As buscas decorreram em Braga, Vila Verde, Famalicão, Guimarães, Vizela, Fafe, Amarante, Lousada, Gondomar, Porto, Matosinhos, Valongo, Loures, Lisboa, Agualva-Cacém, Azambuja, Vila Franca de Xira, Seixal, Palmela, Setúbal, Silves, Lagoa e Portimão, e incluíram sete CITV, o IMT e um escritório de advogados.
Corrupção no IMT
O Departamento Central de Investigação e Ação Penal (DCIAP) investigou contactos estabelecidos, "sobretudo pelos administradores das aludidas empresas, com funcionários de entidades públicas, designadamente, autarquias, em ordem a que os respetivos veículos fossem submetidos a inspeções nos centros de inspeção por si geridos".

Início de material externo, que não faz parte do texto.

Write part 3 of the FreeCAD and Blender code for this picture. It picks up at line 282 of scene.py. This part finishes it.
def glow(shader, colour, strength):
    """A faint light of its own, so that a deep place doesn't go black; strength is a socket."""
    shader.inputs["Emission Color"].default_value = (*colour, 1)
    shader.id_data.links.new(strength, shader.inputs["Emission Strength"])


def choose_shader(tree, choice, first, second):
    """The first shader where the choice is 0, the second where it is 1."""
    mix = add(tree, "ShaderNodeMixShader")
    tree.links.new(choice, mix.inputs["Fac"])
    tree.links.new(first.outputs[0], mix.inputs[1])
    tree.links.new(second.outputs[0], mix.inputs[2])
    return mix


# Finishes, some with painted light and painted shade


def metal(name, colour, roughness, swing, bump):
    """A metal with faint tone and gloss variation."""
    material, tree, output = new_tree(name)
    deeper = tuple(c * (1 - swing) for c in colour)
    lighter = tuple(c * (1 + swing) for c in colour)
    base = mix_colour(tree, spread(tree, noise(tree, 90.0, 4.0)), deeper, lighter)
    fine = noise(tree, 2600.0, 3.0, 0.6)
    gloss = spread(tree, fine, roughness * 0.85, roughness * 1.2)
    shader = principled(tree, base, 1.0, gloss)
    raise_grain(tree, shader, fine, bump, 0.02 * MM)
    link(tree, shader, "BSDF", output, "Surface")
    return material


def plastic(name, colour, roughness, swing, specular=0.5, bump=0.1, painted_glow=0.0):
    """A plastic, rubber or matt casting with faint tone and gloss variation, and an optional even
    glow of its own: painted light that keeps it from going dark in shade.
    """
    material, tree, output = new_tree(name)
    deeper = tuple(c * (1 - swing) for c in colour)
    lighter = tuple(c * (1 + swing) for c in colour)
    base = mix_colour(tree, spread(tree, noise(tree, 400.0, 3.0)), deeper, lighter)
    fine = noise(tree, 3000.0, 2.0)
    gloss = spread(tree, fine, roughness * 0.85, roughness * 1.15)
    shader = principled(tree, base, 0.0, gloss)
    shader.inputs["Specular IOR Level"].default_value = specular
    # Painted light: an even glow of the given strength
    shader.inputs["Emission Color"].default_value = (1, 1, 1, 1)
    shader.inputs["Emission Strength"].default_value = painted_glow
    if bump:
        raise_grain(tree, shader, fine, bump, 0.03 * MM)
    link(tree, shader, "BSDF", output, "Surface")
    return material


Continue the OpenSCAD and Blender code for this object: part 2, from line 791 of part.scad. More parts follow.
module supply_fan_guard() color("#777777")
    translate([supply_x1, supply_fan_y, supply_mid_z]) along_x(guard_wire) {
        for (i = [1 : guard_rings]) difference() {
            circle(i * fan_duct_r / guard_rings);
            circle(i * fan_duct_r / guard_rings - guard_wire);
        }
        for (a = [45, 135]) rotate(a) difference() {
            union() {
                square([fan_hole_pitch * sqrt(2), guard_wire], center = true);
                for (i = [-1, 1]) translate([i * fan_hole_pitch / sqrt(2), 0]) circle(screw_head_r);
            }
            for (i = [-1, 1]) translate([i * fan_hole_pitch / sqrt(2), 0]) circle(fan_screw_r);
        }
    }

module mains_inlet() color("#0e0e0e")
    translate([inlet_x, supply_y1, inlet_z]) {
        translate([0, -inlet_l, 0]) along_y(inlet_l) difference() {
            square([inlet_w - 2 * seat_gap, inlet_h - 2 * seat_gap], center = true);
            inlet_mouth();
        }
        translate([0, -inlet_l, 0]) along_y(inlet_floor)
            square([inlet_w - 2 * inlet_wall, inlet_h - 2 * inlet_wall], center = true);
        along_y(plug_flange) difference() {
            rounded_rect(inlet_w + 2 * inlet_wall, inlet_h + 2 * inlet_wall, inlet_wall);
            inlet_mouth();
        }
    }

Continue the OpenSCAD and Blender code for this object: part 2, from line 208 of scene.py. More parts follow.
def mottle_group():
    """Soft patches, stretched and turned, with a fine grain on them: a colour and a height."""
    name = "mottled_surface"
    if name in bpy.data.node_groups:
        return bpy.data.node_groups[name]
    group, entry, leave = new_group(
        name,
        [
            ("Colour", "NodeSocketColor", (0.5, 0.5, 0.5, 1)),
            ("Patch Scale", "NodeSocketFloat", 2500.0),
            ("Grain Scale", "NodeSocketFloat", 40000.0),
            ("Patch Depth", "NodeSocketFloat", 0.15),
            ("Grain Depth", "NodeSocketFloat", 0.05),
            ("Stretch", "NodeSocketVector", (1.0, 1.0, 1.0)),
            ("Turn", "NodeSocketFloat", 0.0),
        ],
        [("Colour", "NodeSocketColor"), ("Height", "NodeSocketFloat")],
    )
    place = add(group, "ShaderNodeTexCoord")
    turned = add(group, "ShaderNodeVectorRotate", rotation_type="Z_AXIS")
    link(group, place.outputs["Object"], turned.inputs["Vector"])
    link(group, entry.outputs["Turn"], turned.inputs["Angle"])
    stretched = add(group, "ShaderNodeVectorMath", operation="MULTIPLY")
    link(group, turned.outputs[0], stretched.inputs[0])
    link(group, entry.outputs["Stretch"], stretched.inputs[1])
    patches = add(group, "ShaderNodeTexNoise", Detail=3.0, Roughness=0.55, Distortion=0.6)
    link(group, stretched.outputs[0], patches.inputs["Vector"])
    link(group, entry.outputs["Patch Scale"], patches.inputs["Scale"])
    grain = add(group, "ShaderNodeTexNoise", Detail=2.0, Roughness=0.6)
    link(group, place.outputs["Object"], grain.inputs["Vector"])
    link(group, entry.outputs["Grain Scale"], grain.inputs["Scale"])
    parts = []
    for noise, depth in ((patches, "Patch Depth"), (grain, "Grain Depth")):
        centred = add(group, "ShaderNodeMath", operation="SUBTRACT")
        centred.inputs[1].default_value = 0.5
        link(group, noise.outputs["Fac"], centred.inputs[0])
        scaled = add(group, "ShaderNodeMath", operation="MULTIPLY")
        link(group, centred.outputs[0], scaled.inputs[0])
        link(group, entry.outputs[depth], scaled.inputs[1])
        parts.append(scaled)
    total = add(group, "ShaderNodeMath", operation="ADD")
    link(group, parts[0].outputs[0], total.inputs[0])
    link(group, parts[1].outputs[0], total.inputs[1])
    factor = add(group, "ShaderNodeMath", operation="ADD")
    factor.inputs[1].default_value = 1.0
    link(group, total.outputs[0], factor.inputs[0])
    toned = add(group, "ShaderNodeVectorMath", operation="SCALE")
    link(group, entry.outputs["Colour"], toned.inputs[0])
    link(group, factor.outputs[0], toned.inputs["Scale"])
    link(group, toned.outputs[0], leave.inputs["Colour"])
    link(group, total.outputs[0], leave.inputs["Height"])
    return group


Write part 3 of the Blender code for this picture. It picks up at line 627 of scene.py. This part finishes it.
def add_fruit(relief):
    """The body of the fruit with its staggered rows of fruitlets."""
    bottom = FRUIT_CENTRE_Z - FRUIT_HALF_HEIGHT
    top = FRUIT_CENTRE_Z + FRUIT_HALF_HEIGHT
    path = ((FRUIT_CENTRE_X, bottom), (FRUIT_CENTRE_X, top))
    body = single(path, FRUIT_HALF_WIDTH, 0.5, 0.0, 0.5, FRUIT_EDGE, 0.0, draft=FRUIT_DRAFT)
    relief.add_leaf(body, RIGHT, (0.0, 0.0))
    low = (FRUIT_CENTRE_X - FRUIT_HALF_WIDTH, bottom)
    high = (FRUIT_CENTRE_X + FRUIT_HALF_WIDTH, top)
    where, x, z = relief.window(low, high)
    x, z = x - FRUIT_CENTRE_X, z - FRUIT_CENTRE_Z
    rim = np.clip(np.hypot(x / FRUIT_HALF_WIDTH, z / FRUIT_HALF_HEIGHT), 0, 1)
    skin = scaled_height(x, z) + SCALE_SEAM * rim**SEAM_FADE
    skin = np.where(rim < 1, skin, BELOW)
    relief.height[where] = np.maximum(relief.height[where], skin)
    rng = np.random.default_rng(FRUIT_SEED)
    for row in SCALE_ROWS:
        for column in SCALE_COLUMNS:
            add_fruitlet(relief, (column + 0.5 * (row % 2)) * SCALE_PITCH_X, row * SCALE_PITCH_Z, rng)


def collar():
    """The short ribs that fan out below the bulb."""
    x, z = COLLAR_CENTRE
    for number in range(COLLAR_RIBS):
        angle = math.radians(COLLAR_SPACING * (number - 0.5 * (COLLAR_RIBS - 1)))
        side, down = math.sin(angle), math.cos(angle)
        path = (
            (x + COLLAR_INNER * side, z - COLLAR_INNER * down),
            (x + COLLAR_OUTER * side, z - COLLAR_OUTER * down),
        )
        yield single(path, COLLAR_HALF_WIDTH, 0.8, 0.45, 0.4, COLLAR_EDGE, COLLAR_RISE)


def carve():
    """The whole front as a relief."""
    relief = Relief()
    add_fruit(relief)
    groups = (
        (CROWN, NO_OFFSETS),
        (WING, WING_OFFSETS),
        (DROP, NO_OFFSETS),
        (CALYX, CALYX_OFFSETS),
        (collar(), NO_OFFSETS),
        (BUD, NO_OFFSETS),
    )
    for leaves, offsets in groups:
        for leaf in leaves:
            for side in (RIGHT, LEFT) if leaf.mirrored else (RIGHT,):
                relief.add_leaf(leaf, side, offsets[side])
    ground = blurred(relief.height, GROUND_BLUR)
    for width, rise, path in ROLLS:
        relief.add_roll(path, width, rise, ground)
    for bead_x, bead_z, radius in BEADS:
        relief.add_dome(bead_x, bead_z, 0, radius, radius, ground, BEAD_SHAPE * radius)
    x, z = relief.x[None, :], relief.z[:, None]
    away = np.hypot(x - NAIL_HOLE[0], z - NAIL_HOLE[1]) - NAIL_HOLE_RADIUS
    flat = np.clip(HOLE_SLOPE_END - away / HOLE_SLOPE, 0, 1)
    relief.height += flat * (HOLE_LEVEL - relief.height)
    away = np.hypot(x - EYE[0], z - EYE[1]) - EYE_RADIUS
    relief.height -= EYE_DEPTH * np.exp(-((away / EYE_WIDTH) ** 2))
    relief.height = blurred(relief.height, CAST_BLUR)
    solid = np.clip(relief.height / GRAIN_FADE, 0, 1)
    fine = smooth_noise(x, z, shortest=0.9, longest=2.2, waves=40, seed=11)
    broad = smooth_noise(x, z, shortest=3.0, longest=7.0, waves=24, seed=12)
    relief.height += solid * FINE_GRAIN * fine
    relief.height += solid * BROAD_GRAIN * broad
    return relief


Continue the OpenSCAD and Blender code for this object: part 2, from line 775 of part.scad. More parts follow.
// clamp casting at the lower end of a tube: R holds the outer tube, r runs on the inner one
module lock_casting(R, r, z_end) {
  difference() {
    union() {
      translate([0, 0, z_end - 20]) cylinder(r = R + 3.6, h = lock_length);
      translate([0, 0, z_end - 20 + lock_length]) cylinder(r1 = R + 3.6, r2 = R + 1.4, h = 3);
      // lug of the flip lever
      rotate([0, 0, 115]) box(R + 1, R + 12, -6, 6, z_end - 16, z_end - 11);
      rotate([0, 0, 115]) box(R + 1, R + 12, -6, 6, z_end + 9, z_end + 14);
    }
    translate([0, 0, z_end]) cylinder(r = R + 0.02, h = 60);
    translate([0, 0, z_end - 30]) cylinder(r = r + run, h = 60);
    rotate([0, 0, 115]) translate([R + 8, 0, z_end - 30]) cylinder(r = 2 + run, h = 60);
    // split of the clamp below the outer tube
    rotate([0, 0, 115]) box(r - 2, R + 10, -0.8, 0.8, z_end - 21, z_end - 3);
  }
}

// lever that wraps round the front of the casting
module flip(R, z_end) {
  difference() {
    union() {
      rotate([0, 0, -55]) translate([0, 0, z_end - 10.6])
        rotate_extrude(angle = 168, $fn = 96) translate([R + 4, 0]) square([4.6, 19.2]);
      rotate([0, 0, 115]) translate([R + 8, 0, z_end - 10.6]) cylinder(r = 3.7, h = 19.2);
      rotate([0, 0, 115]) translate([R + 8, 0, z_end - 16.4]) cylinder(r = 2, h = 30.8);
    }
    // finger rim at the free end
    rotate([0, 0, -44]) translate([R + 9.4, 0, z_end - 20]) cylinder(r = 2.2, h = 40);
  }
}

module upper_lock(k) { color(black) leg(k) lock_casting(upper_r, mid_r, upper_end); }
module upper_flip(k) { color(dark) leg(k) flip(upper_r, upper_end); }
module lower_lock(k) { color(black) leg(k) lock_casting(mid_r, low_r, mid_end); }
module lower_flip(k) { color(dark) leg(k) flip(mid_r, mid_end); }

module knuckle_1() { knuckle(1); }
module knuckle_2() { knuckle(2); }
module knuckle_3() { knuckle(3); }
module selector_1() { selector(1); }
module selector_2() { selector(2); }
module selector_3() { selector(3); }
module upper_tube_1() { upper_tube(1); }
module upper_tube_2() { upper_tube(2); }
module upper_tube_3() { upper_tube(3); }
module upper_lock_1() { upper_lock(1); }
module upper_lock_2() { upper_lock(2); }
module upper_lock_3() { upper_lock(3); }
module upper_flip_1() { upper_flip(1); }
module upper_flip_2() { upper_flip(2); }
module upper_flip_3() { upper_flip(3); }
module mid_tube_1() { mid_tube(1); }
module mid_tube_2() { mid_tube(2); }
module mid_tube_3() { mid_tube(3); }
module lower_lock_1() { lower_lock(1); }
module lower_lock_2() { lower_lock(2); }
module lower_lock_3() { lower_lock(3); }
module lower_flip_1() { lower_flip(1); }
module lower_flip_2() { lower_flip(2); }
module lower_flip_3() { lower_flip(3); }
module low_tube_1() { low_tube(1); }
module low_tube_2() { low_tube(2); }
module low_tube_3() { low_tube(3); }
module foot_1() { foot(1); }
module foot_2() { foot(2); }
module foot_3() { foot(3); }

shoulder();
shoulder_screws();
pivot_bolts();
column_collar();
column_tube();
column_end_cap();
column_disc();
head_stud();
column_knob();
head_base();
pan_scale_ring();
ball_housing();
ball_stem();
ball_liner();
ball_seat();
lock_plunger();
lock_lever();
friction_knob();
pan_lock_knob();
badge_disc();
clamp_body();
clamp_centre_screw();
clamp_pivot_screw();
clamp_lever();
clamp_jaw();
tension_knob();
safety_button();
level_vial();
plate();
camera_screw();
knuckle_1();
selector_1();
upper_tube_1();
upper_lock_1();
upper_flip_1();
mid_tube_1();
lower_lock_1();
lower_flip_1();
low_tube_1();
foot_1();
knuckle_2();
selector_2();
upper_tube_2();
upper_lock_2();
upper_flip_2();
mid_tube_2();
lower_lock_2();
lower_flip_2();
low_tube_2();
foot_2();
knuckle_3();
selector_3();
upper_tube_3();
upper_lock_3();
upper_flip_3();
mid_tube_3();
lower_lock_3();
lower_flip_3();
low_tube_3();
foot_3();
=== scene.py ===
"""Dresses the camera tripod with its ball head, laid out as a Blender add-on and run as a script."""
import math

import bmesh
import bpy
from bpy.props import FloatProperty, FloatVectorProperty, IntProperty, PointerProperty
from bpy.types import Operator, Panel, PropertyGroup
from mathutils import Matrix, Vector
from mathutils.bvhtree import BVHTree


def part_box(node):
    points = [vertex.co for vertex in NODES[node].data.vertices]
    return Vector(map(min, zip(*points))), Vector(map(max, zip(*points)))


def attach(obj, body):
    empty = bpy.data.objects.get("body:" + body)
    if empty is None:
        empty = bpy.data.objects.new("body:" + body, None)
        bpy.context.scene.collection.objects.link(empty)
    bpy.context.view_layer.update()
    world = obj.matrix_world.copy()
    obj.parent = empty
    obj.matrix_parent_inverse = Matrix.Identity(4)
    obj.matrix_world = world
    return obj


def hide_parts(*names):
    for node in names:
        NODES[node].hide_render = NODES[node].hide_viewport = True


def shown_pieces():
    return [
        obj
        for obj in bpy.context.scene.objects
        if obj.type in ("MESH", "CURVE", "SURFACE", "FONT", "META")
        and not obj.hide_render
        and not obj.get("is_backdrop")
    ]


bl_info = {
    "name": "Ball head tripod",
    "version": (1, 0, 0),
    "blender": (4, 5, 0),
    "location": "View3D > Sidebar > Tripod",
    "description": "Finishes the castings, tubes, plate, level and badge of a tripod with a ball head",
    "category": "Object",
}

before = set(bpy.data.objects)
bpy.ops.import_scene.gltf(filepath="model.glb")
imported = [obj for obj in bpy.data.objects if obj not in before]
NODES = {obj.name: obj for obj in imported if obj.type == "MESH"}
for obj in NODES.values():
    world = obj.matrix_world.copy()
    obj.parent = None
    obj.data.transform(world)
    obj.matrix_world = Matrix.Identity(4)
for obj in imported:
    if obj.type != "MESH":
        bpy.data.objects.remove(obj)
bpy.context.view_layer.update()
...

O DCIAP acrescenta que "os mesmos administradores, que constituíram, no seu conjunto, o segundo maior grupo do país de entidades gestoras de CITV, terão mantido também contactos regulares com funcionários do IMT", aos quais "seriam prometidas e, por vezes, entregues vantagens patrimoniais e não patrimoniais", para que as empresas fossem favorecidas em processos que ali corriam.
Tudo isto resultava na "aprovação de veículos sem a anotação das deficiências que tinham ou sem a adoção dos procedimentos de inspeção legalmente obrigatórios, tendo em vista atrair clientes e, em consequência, aumentar o número de inspeções e as correspondentes receitas", refere o DCIAP.
A PSP destacou terem sido recolhidos indícios de um "esquema fraudulento" para aprovação de veículos com deficiências e sem respeitar "procedimentos de inspeção legalmente obrigatórios".
Mais fiscalização
A Associação Nacional dos Centros de Inspeção Automóvel (ANCIA) repudiou "estas práticas". "Há muito que reclamamos por mais fiscalização e regulamentação", sublinha Paulo Areal, o presidente.
A ANCIA critica ainda o elevado número de CITV no país. "Há 240 centros e julgamos que 200 bastavam. A nossa atividade não deve pautar-se pela concorrência, mas pela defesa da segurança dos veículos e o respeito pelo ambiente. Houve novos operadores a entrar no mercado, sem reforço da fiscalização e da regulamentação. Aplaudimos e colaboramos com estas operações".
Setor
6 milhões de inspeções e reinspeções são feitas, anualmente, nos 240 centros centros de inspeção técnica de veículos do país. E as reprovações atingem as 500 mil, o que prova "a importância do setor na redução da sinistralidade rodoviária", afirmou Paulo Areal, da ANCIA.
Centros lado a lado
Há centros quase encostados pelo facto de se situarem em concelhos diferentes e pequenas freguesias com dois CITV, como é o caso de Merles, em Gondomar. "Este concelho não tinha nenhum e passou a ter cinco", disse o dirigente da ANCIA.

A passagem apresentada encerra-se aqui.